Эвакуированными были самые разные люди. Часто их расселяли по деревням и селам в домах колхозников и принимали как родственников. Многие работали в поле наравне со всеми. А работавшие в учреждениях по вечерам шли в поле вязать снопы, скирдовать, работать на току.
Но среди эвакуированных были и те, кто вызывал удивление. В одном из сел в квартире райвоенкома в отдельной комнате поселились две семьи – женщины с подростками. Целый день они без устали о чем-то разговаривали на непонятном языке и ничего не делали. Зато в воскресенье, ранним утром первыми были на базарчике и скупали самые лакомые продукты: курочек, яички, маслице. «Западники, - говорили про них. – Богатые и ленивые».
Или такой курьез - к секретарю РК КПСС приехал мужчина из эвакуированных и дожидался приема. «Разрешите вопрос, - обратился он к нему. – Мне председатель колхоза не выписал меда.
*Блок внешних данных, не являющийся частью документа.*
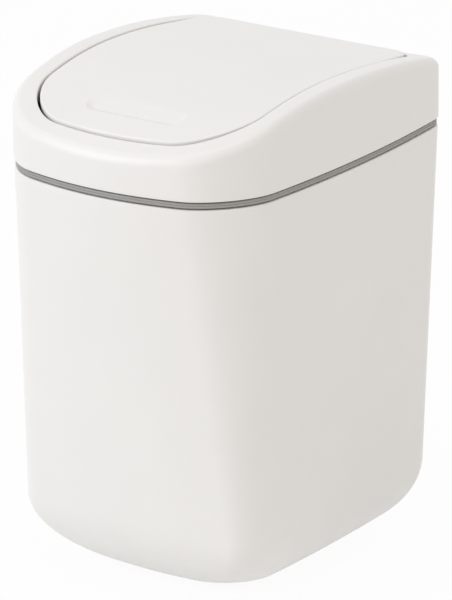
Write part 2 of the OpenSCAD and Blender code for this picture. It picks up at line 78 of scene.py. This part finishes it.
BRACKET_L, BRACKET_T, POST_R, LINER_POST_R, SCREW_R, SCREW_GRIP = 30.0, 2.8, 2.6, 3.0, 1.2, 5.0
LINER_SIDE, LINER_FWD, LINER_BACK, LINER_DROP, LINER_WALL = 5.8, 16.3, 13.5, 6.7, 1.8
POST_SIDE, POST_END, POST_JOINT = 10.5, 22.5, 0.8
WEIGHT_W, WEIGHT_D, WEIGHT_H = 64.0, 9.0, 7.0
FIT, SEAT, BITE = 0.02, 0.3, 1.0

# The smooth skins lie this far inside the faceted ones' box
TRIM = 0.06

# ---- Sizes that follow the photograph more closely than the solids do, in mm ----
# The flap is nearly level with the rim at its sides and proud of it at its rear, which hides
# the rear rim. Its underside stays where the solid has it, so the skin is a little thicker
SKIN_SINK, REAR_PROUD, REAR_PROUD_REACH = 0.35, 1.1, 30.0
OPENING_ROUND, OPENING_FRONT_ROUND, FLAP_ROUND = 1.5, 0.5, 0.5
# The top rises towards its two rear corners, from these distances to the side and the rear on
CORNER_RISE, RISE_FROM_X, RISE_FROM_Y, RISE_REACH = 0.4, 15.0, 20.0, 45.0
DENT_W, DENT_D, DENT_H, DENT_BACK = 45.0, 11.0, 1.5, 11.6
DENT_SLOPE, DENT_EDGE = 3.0, 0.3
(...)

Вы дадите ему указание?»
И это на фоне такой картины: прибыл детский дом, и воспитательницы, разрезая буханки хлеба, осторожничали и боялись кому-нибудь порезать ручку - столько их тянулось за куском.
Кстати, зимой эвакуированные прибывали в одних шерстяных носках, без обуви. Примета времени.
Кто переехал
Надо признать: в военные годы в Пензе было, где работать. В области разместились харьковский «Свет шахтера», кировоградский завод сельскохозяйственных машин, запорожский комбайновый завод, орловские предприятия и другие.
Быстро изменился профиль пензенских предприятий. Галетная фабрика, мебельная фабрика, велозавод, часовой – все они перешли на выпуск оружия и боеприпасов.
В Пензе нашли кров и многие культурные учреждения. Так, к примеру, из Спасского-Лутовиново Орловской области был эвакуирован мемориальный музей Тургенева. Оттуда в наш город даже привезли знаменитый «самосон», как называл Тургенев старый диван, на котором любил проводить послеобеденный отдых. Учреждение разместилось в здании Краеведческого музея, пока не освободили Орел в августе 1943 года.
В здании Художественного училища «поселилась» Объединенная музыкальная школа - школа одаренных детей при Московской консерватории и Одесская школа имени Столярского.
«8 марта 1942 года я выступал перед коллективом Объединенной музыкальной школы и запомнил такой эпизод, - вспоминал Владимир Грановский, прибывший в Пензу в эвакуацию в начале войны, в 1942-1943 годах он работал пропагандистом госпиталя № 1650. - После меня отправили провожать четверых ребят. Дорога была неблизкая, познакомился с ними. Один из них, лет 15-16, на мой вопрос, какую музыкальную специальность он избрал, просто ответил: «Я – скрипач». – «Как же тебя зовут?» Последовал ответ: «Леня Коган». Мог ли я тогда представить себе, что в недалеком будущем этот мальчик станет великим музыкантом, который приобретет мировую известность и славу?»
Где жили военнопленные
Жилые кварталы по Володарской и частично по Московской были пустырем. Но одно время здесь находился лагерь для заключенных. Однажды, поздней осенью 1941 года Владимир Грановский выступал там для офицеров охраны. Обратил внимание на умное, сосредоточенное лицо одного слушателя, чьи споротые петлицы и армейская гимнастерка обнаруживали в нем бывшего военного.
«По всему чувствовалось, что это думающий, интеллигентный человек. Так оно и оказалось. Полковник, начальник лагеря, разъяснил мне, что это бывший комкор (это сейчас как генерал-полковник – примечание автора) Коссобуцкий, который не сумел собрать в кулак разрозненные наши части, отступавшие из Прибалтики к реке Луге. Попал под военный трибунал и был осужден к 8 годам «за преступное невыполнение приказов командования, граничащее с изменой». Мне сказали, что он во все инстанции, самые высокие даже, обращался с просьбой послать на фронт рядовым, чтобы искупить вину.
Через некоторое время знакомый полковник рассказал, что Москва удовлетворила просьбу Коссобуцкого: он был освобожден и направлен в действующую армию».